-- Your task --
Return only the count of lines in which the word "that" appears.

____ Dataset excerpt

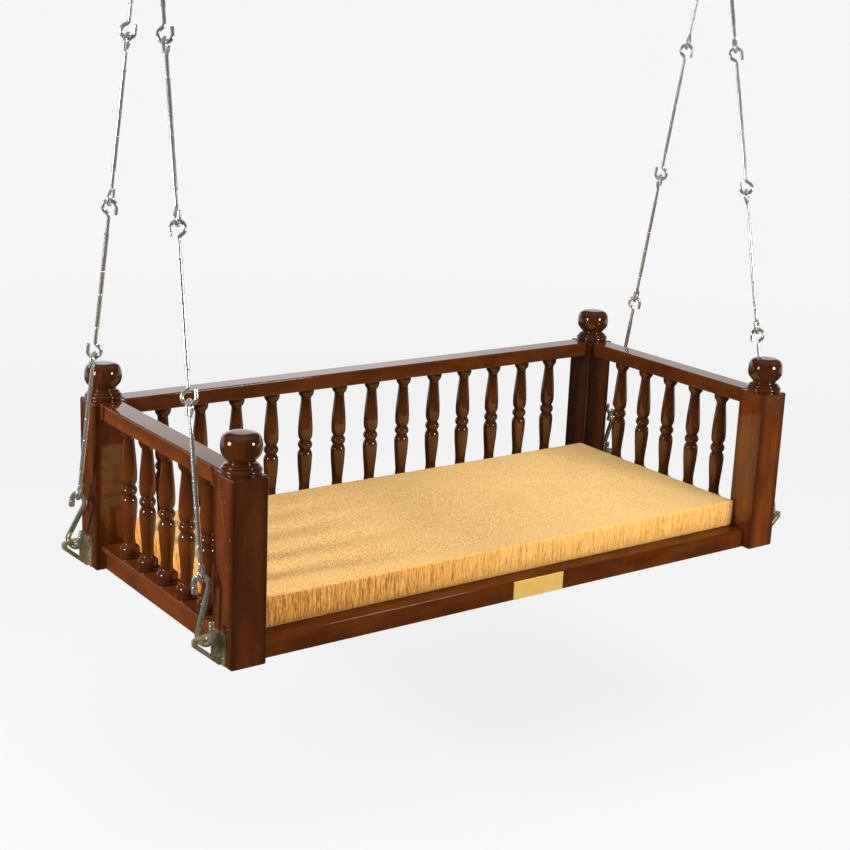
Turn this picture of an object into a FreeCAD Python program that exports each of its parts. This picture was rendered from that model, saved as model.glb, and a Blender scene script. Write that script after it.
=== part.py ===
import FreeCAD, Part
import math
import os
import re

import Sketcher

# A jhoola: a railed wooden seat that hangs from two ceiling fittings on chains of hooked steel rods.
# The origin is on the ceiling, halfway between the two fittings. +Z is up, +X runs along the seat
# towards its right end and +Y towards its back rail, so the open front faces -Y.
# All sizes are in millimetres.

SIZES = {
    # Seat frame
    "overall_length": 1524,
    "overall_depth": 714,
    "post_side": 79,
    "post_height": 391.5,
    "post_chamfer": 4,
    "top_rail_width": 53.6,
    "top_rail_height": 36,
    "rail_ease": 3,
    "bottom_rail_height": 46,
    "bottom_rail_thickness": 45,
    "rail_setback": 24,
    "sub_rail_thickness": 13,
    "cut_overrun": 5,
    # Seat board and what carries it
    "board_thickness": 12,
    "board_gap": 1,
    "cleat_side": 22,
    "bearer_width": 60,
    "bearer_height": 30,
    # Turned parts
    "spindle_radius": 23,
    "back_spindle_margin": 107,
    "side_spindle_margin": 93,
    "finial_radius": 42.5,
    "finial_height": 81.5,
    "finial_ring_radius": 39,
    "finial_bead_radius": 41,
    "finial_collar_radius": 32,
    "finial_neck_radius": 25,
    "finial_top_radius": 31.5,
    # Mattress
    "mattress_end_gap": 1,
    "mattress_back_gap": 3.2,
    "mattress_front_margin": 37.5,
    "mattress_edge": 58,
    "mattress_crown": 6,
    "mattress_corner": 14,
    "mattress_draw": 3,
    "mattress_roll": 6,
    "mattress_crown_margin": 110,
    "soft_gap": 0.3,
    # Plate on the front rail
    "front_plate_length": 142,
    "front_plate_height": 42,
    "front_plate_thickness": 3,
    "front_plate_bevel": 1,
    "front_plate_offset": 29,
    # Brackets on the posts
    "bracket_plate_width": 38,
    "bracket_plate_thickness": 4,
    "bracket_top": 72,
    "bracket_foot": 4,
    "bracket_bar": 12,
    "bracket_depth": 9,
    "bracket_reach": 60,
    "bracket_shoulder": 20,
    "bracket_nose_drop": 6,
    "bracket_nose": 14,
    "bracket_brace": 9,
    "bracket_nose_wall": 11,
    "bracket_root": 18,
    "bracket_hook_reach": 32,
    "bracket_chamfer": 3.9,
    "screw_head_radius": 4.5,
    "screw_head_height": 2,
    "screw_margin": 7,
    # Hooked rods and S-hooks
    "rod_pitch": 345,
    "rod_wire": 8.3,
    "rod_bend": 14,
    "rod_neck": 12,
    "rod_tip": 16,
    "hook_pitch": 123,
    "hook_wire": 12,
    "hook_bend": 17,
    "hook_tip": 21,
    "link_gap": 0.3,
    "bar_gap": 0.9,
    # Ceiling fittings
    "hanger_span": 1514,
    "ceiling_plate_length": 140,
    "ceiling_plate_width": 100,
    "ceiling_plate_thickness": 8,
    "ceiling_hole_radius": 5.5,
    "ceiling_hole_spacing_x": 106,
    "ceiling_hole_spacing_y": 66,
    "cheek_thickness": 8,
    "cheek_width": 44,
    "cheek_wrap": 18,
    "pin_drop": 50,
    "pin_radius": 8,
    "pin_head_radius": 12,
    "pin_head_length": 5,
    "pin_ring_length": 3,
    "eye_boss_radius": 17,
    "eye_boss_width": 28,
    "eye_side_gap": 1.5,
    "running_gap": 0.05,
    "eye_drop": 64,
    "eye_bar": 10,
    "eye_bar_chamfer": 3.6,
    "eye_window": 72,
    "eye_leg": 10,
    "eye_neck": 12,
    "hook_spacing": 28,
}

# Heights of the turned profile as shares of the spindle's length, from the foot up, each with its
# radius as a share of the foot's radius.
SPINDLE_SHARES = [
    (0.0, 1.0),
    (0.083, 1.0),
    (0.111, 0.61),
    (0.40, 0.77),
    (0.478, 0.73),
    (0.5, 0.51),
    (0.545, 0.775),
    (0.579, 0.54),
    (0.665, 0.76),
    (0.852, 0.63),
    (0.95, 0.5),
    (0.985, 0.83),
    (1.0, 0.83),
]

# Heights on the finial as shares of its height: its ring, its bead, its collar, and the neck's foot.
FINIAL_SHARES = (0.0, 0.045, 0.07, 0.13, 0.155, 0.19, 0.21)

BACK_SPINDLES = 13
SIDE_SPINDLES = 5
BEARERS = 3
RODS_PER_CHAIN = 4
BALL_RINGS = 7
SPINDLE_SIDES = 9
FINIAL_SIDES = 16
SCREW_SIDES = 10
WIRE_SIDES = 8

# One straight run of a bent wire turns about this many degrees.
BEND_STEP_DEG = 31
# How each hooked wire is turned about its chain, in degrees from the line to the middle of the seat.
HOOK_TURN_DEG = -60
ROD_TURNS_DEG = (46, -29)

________

-- Task solution --
2